Allowing medical students to engage with the idea of advocacy in this way would normalise the concept of the physician as an advocate. By working advocacy into their learning, students will become adept at identifying situations in which they can engage with their patients, help them access appropriate healthcare, and provide a protected environment for improvement. Additionally, if the disparities presented are based on the local community, students may become more aware of local resources that they can use to assist their patient.

Medical schools should also include advocacy as a required competency for their clinical clerkships. Many medical schools may include some ideas and training on advocacy as part of their pre-clinical education, but these lessons are lost if they are not reinforced during the clinical year. Schools should identify and motivate individuals who are able to teach medical students about advocacy, and include them in student’s learning. These “advocacy mentors” should be a diverse set of individuals with unique experiences, such as physicians, nurses, peer advocates, social workers, and pharmacists. These mentors should provide feedback to students who miss a potential advocacy scenario, or who attempt advocacy but need additional guidance.

Finally, medical schools can increase student’s advocacy skills by requiring them to engage with the medical system outside of their normal role. One example of this would be asking students to “mock” enrol in disability benefits without the aid of any outside resource. Seeing the long process and complicated paperwork required to file for, prove, and receive disability benefits would provide students an inside look into how some of the disparities in medicine manifest themselves. This could also serve as a training tool for students to learn about the processes they may be asked by their patients to participate in.

Giving students these types of experiences provides a realistic picture of the current medical landscape and an opportunity to gain a complete view of what interacting with the medical system is like for the majority of Americans.

The medical system is rapidly changing and medical schools are struggling to keep up with the pace. This accelerated change and emphasis on science has not addressed the rampant disparities seen in the health system. Advocacy has been lost in the medical curriculum and students are not being adequately trained as advocates.
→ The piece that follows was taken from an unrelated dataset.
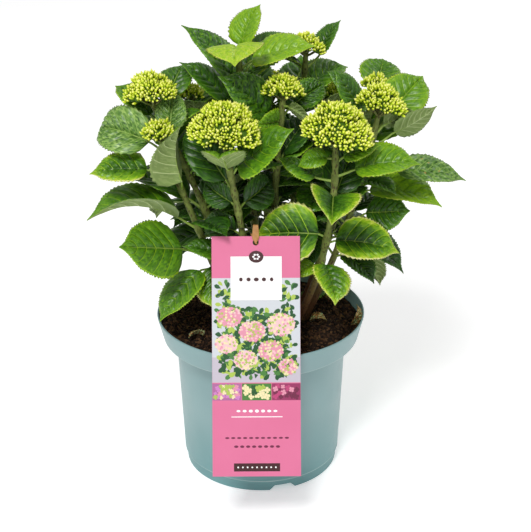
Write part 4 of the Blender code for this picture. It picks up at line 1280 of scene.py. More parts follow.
@dataclass
class Foliage:
    """The leaves of some shoots, grown from one pattern along each blade's own curve."""

    name: str
    thickness: float = 0.5 * MM
    quilting: float = 1.9 * MM  # how far the panels puff up between the veins
    puffing: tuple[float, float] = (0.6, 1.15)  # the share of that on smooth and on rough leaves
    crinkle: float = 0.8 * MM  # how uneven the surface is
    groove: float = 0.5 * MM  # how deep the veins sink
    ridge: float = 0.35 * MM  # how far the veins stand out below
    crown: float = 0.7 * MM  # how far each half is rounded up
    tooth: float = 2.1 * MM
    rib_width: float = 0.7 * MM
    narrow: float = 12 * MM  # where half the blade is narrower than this, it lies flatter
    rib_taper: float = 0.75
    cells: tuple[float, float] = (9.0, 4.0)  # how fine all unevenness is along it and across
    pucker_fineness: float = 2.3
    wave_fineness: float = 0.9
    waves: float = 1.8
    rim_waves: float = 2.6
    smooth_veins: float = 0.7  # how much of the puckers the veins take away

    JITTER = (0.5, 0.6)  # how far single faces change their shade, for each roughness and at all
    PATCHES = 5.0  # how far patches do
    PATCH_FINENESS = 1.4

    @staticmethod
    def places(shade: Shade, dice: random.Random) -> list[float]:
        """A leaf's colours as numbers of finishes, a little different on each leaf."""
        if shade == Tone.DRY.value:
            return [GREENS + len(UNDER_SHADES) + share for share in (0.3, 1.0, 1.0, 0.3)]
        return [PALETTE_STEPS * (place + dice.uniform(-0.18, 0.18))
                for place in (shade.heart, shade.outer, shade.vein, shade.rim)]

    def carriers(self, blades: Sequence[Blade]) -> Mesh:
        """One point for each leaf, with its curve and its colours."""
        dice = random.Random(self.name)
        keys = ("base", "middle", "tip", "up", "span", "left", "right", "heart", "outer", "pale",
                "edge", "rough", "under", "seed")
        data: dict[str, list] = {key: [] for key in keys}
        for blade in blades:
            leaf, shade = blade.leaf, blade.leaf.tone.value
            values = (blade.base, blade.middle, blade.tip, blade.up,
                      0.5 * leaf.broad * blade.length, math.radians(leaf.fold[0]),
                      math.radians(leaf.fold[1]), *self.places(shade, dice), shade.crinkle,
                      shade.under, dice.uniform(0, 50))
            for key, value in zip(keys, values):
                data[key].append(value)
        return mesh_of("leaf places", data["base"], [], data)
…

We believe that building advocacy into the medical curriculum can address some of these disparities and create physicians who are capable of treating a diverse population with many different experiences.

 

Zachary Paul Wargo Smothers is a medical student at Duke University School of Medicine.

Competing interests: None declared.

 

 

Delbert Raye Wigfall is associate dean for medical education, professor of paediatrics, Duke University School of Medicine

Competing interests: None declared.

 

References:

  1. U.S. Census Bureau. Income And Poverty in the United States. 2014. Washington, D.C.: U.S. Government Printing Office; 2015 p. 60-252.
  2. The Henry J. Kaiser Family Foundation. Key Facts on Health and Healthcare By Race and Ethnicity [Internet]. Menlo, CA: Kaiser Family Foundation; 2016. Available from: http://files.kff.org/attachment/Chartpack-Key-Facts-on-Health-and-Health-Care-by-Race-and-Ethnicity
  3. The Henry J. Kaiser Family Foundation. Health and Access to Care And Coverage for Lesbian, Gay, Bisexual, And Transgender (LGBT) Individuals In The U.S.[Internet]. Menlo, CA: Kaiser Family Foundation; 2018. Available from: https://www.kff.org/disparities-policy/issue-brief/health-and-access-to-care-and-coverage-for-lesbian-gay-bisexual-and-transgender-individuals-in-the-u-s/. Accessed 9 July 2018.
  4. Dzau V, Cho A, ElLaissi W, Yoediono Z, Sangvai D, Shah B et al. Transforming Academic Health Centers for an Uncertain Future. New England Journal of Medicine. 2013;369(11):991-993.